3D code data:
--------------------------------------------------
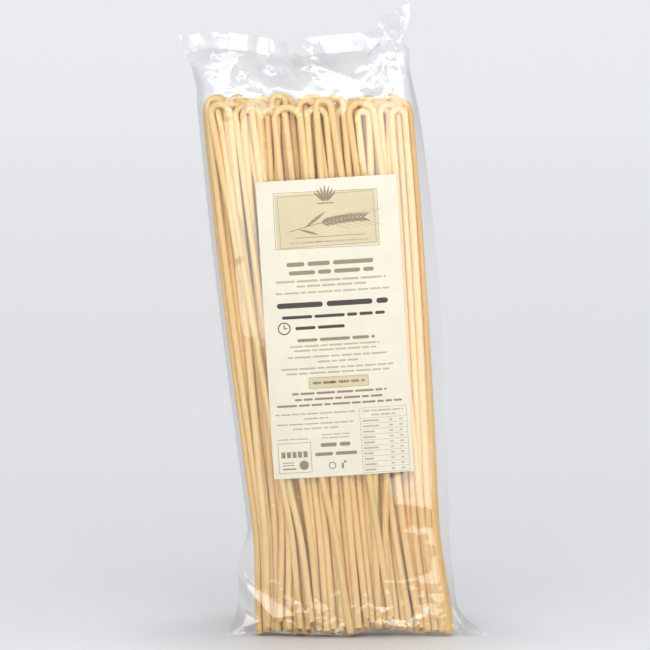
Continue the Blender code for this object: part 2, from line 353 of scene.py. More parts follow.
class Bundle:
    """Hairpins: arches with a middle, a turn and a width each, and legs with a place on every low level."""

    def __init__(self, draw):
        left_x, left_y, right_x, right_y, heights, rows = (np.array(v) for v in zip(*all_hairpins(draw)))
        self.count = len(rows)
        self.middle = np.stack([left_x + right_x, left_y + right_y], axis=1) / 2
        turns = draw.uniform(-TURN_MOST, TURN_MOST, self.count)
        turns *= np.where(rows < OUTER_ROWS, OUTER_TURN, 1.0)
        self.turn = np.arctan2(right_y - left_y, right_x - left_x) + turns
        self.half = np.hypot(right_x - left_x, right_y - left_y) / 2
        self.spring = heights - self.half
        self.narrow = narrowing(LOW_LEVELS)[:, None]
        share = (1 - LOW_LEVELS / SPRING_REFERENCE)[:, None]
        count = 2 * self.count
        drift = draw.normal(0.0, 1.0, (count, 2)) * FOOT_DRIFT
        stray = draw.random(count) < STRAY_SHARE
        drift[stray, 0] = draw.choice([-1.0, 1.0], stray.sum()) * draw.uniform(*STRAY_DRIFT, stray.sum())
        outer = np.repeat((rows < OUTER_ROWS) | ((rows >= ROWS - OUTER_ROWS) & (rows < ROWS)), 2)
        side = np.repeat(np.where(rows < ROWS / 2, -1, 1), 2)
        crossing = outer & (draw.random(count) < CROSSING_SHARE)
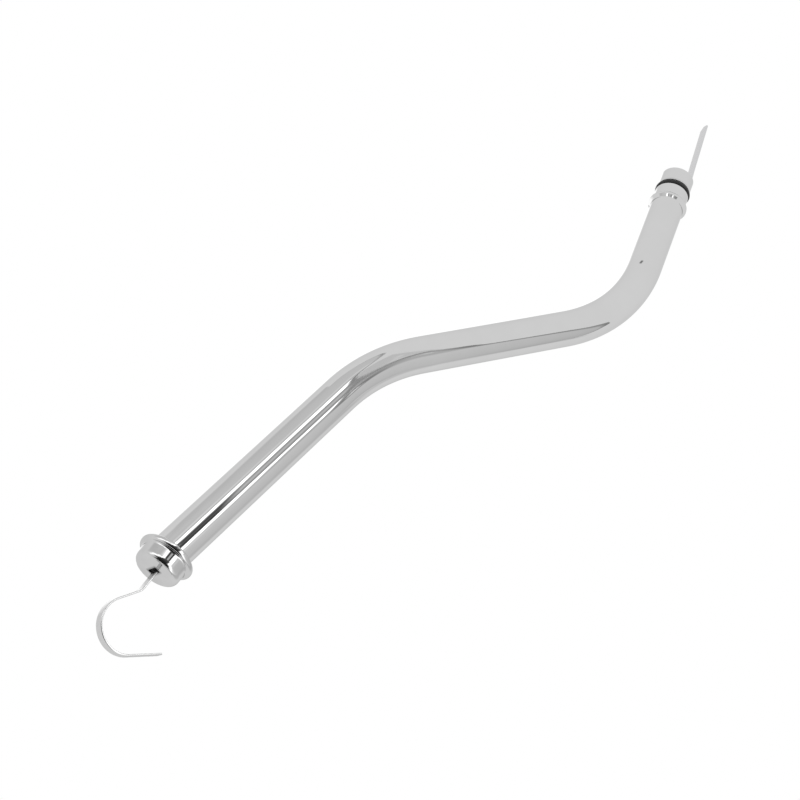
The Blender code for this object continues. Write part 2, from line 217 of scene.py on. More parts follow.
def rounded(corners, steps=5):
    """A 2-D outline through corners of (x, y, radius), each corner rounded, with supports in long runs."""
    rows = []
    for i, (x, y, radius) in enumerate(corners):
        here = Vector((x, y))
        if radius <= 0 or i in (0, len(corners) - 1):
            rows.append(here)
            continue
        back = (Vector(corners[i - 1][:2]) - here).normalized()
        ahead = (Vector(corners[i + 1][:2]) - here).normalized()
        half = back.angle(ahead) / 2
        reach = radius / math.tan(half)
        centre = here + (back + ahead).normalized() * radius / math.sin(half)
        start, end = here + back * reach - centre, here + ahead * reach - centre
        sweep = start.angle_signed(end)
        for k in range(steps + 1):
            rows.append(centre + Matrix.Rotation(-sweep * k / steps, 2) @ start)
    return supported(rows)


def supported(rows):
    """Adds a point near each end of every long straight run, so that smooth shading stays on the curves."""
    rows = [Vector(row) for row in rows]
    out = [rows[0]]
    for a, b in zip(rows, rows[1:]):
        run = b - a
        if run.length > 4 * SUPPORT:
            out += [a + run.normalized() * SUPPORT, b - run.normalized() * SUPPORT]
        out.append(b)
    return [(p.x, p.y) for p in out]


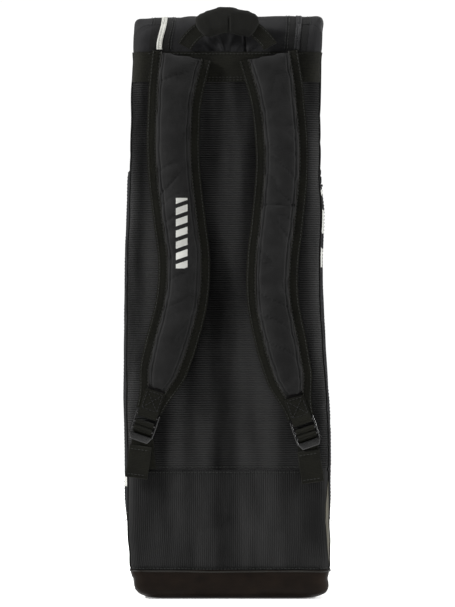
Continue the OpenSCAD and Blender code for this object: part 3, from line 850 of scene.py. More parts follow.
--------------------------------------------------
TASK REQUIREMENTS: In the listing above, reproduce the first line and each one after it through the line that contains "arches with a".

THE RESULT:
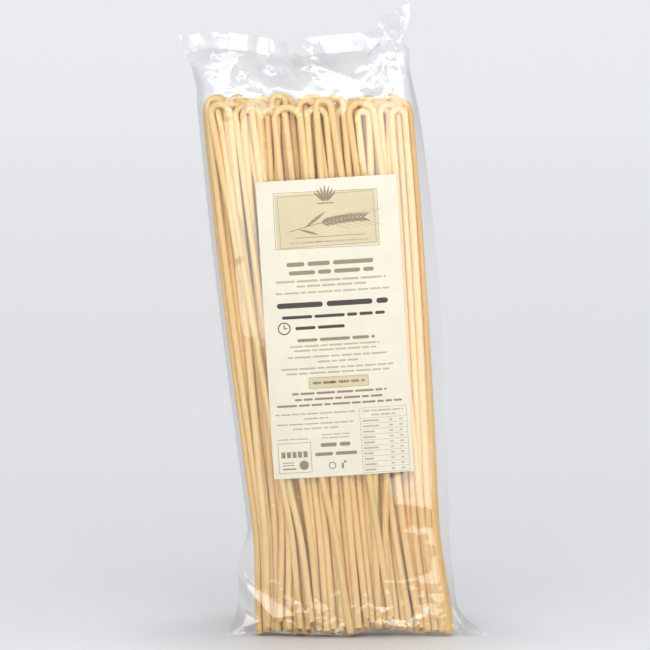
Continue the Blender code for this object: part 2, from line 353 of scene.py. More parts follow.
class Bundle:
    """Hairpins: arches with a middle, a turn and a width each, and legs with a place on every low level."""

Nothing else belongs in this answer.